__Stated goal__: Write out all of the lines below, exactly and completely.

--- BEGIN Source material ---

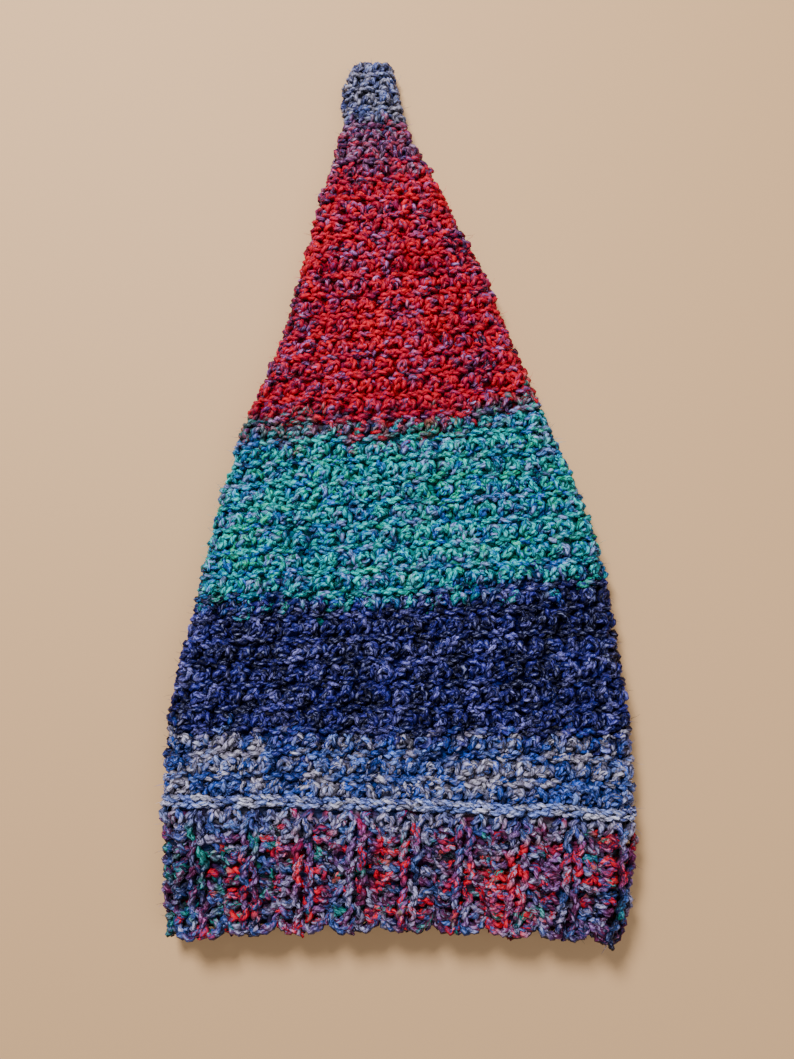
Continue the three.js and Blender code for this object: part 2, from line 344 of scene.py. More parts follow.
RIB_WRAP = (
    (-0.1, -0.34, -4.2), (0.14, -0.05, -3.0), (0.44, 0.26, -2.6),
    (0.76, 0.5, -2.6), (1.02, 0.8, -4.6),
)
RIB_LINK_UP = (
    (-0.2, 0.44, -3.6), (0.12, 0.8, -1.9), (0.55, 0.92, -1.3),
    (0.96, 0.74, -1.3), (1.28, 0.5, -3.2),
)
RIB_LINK_DOWN = (
    (-0.2, 0.56, -3.6), (0.12, 0.2, -1.9), (0.55, 0.08, -1.3),
    (0.96, 0.26, -1.3), (1.28, 0.5, -3.2),
)

# Rows of a rib: where each starts and ends as a share of the rib, and its strands
RIB_ROWS = (
    (0.0, 0.37, (RIB_LEFT, RIB_RIGHT, RIB_WRAP)),
    (1.0, 0.63, (RIB_LEFT, RIB_RIGHT, RIB_WRAP)),
    (0.34, 0.66, (RIB_LINK_UP, RIB_LINK_DOWN)),
)

# A loop that turns round the free edge: points of (along the edge, in from it, height), for two strands
EDGE_LOOP = (
    (-0.04, 6.0, -1.5), (0.04, 2.6, 0.0), (0.26, 0.6, 0.3), (0.5, 0.1, 0.4),
    (0.74, 0.6, 0.3), (0.96, 2.6, 0.0), (1.04, 6.0, -1.5),
)
EDGE_DEPTHS = (-2.4, -5.6)
EDGE_JITTER = 0.3

# Pieces of the crown's yarn, each with where it ends
CROWN_PIECES = (
    ("crown_yarn_steel", 92.0),
    ("crown_yarn_navy", 166.0),
    ("crown_yarn_teal", 250.0),
    ("crown_yarn_red", 404.0),
    ("crown_yarn_tip", 900.0),
)


def section_tables():
    """Fine tables of every section column along the hat, joined smoothly from row to row as in the part."""
    rows = [(row[0] * CROWN_START,) + row[1:] for row in BRIM_SECTIONS]
    rows += [(CROWN_START + row[0] * CROWN_LENGTH,) + row[1:] for row in CROWN_SECTIONS]
    rows = np.array(rows)
    at = rows[:, 0]
    fine = np.linspace(0.0, TIP, TABLE_PLACES)
    k = np.clip(np.searchsorted(at, fine, side="right") - 1, 0, len(at) - 2)
    span = at[k + 1] - at[k]
    t = (fine - at[k]) / span
    tables = {}
    for name, index in COLUMNS.items():
        value = rows[:, index]
        rise = np.empty(len(at))
        rise[1:-1] = (value[2:] - value[:-2]) / (at[2:] - at[:-2])
        rise[0] = (value[1] - value[0]) / (at[1] - at[0])
        rise[-1] = (value[-1] - value[-2]) / (at[-1] - at[-2])
        tables[name] = (
            (2 * t**3 - 3 * t**2 + 1) * value[k]
            + (t**3 - 2 * t**2 + t) * span * rise[k]
            + (3 * t**2 - 2 * t**3) * value[k + 1]
            + (t**3 - t**2) * span * rise[k + 1]
        )
    return fine, tables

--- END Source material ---

__Output below__:
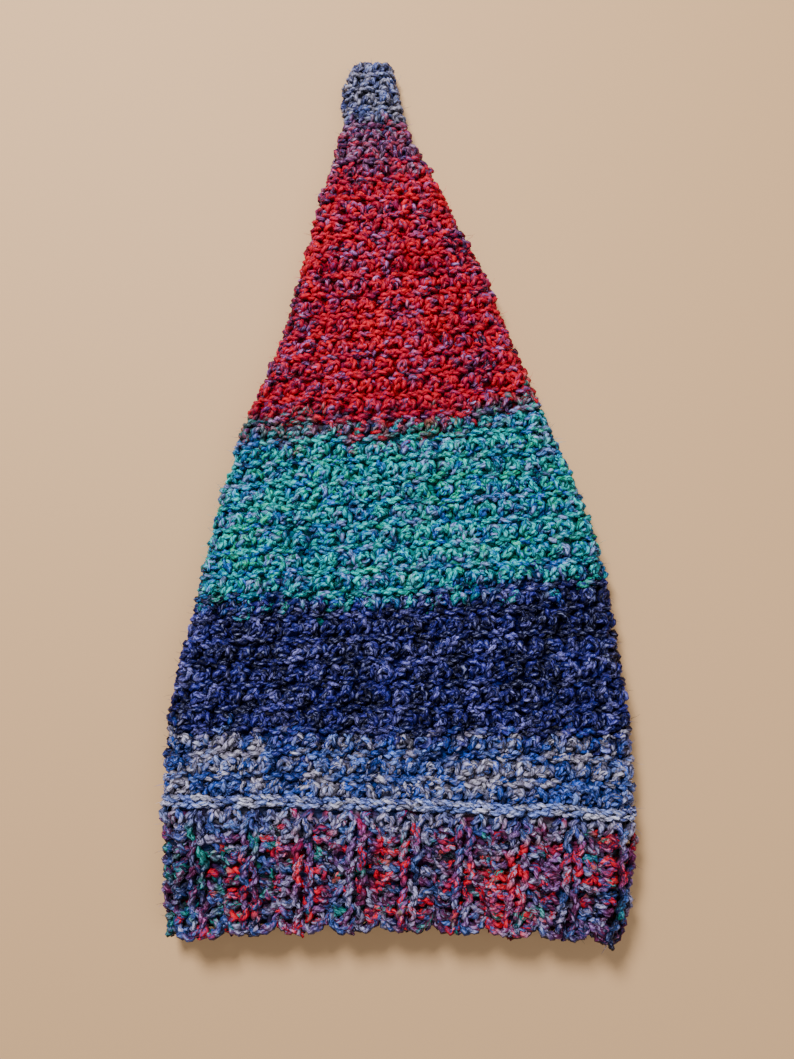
Continue the three.js and Blender code for this object: part 2, from line 344 of scene.py. More parts follow.
RIB_WRAP = (
    (-0.1, -0.34, -4.2), (0.14, -0.05, -3.0), (0.44, 0.26, -2.6),
    (0.76, 0.5, -2.6), (1.02, 0.8, -4.6),
)
RIB_LINK_UP = (
    (-0.2, 0.44, -3.6), (0.12, 0.8, -1.9), (0.55, 0.92, -1.3),
    (0.96, 0.74, -1.3), (1.28, 0.5, -3.2),
)
RIB_LINK_DOWN = (
    (-0.2, 0.56, -3.6), (0.12, 0.2, -1.9), (0.55, 0.08, -1.3),
    (0.96, 0.26, -1.3), (1.28, 0.5, -3.2),
)

# Rows of a rib: where each starts and ends as a share of the rib, and its strands
RIB_ROWS = (
    (0.0, 0.37, (RIB_LEFT, RIB_RIGHT, RIB_WRAP)),
    (1.0, 0.63, (RIB_LEFT, RIB_RIGHT, RIB_WRAP)),
    (0.34, 0.66, (RIB_LINK_UP, RIB_LINK_DOWN)),
)

# A loop that turns round the free edge: points of (along the edge, in from it, height), for two strands
EDGE_LOOP = (
    (-0.04, 6.0, -1.5), (0.04, 2.6, 0.0), (0.26, 0.6, 0.3), (0.5, 0.1, 0.4),
    (0.74, 0.6, 0.3), (0.96, 2.6, 0.0), (1.04, 6.0, -1.5),
)
EDGE_DEPTHS = (-2.4, -5.6)
EDGE_JITTER = 0.3

# Pieces of the crown's yarn, each with where it ends
CROWN_PIECES = (
    ("crown_yarn_steel", 92.0),
    ("crown_yarn_navy", 166.0),
    ("crown_yarn_teal", 250.0),
    ("crown_yarn_red", 404.0),
    ("crown_yarn_tip", 900.0),
)


def section_tables():
    """Fine tables of every section column along the hat, joined smoothly from row to row as in the part."""
    rows = [(row[0] * CROWN_START,) + row[1:] for row in BRIM_SECTIONS]
    rows += [(CROWN_START + row[0] * CROWN_LENGTH,) + row[1:] for row in CROWN_SECTIONS]
    rows = np.array(rows)
    at = rows[:, 0]
    fine = np.linspace(0.0, TIP, TABLE_PLACES)
    k = np.clip(np.searchsorted(at, fine, side="right") - 1, 0, len(at) - 2)
    span = at[k + 1] - at[k]
    t = (fine - at[k]) / span
    tables = {}
    for name, index in COLUMNS.items():
        value = rows[:, index]
        rise = np.empty(len(at))
        rise[1:-1] = (value[2:] - value[:-2]) / (at[2:] - at[:-2])
        rise[0] = (value[1] - value[0]) / (at[1] - at[0])
        rise[-1] = (value[-1] - value[-2]) / (at[-1] - at[-2])
        tables[name] = (
            (2 * t**3 - 3 * t**2 + 1) * value[k]
            + (t**3 - 2 * t**2 + t) * span * rise[k]
            + (3 * t**2 - 2 * t**3) * value[k + 1]
            + (t**3 - t**2) * span * rise[k + 1]
        )
    return fine, tables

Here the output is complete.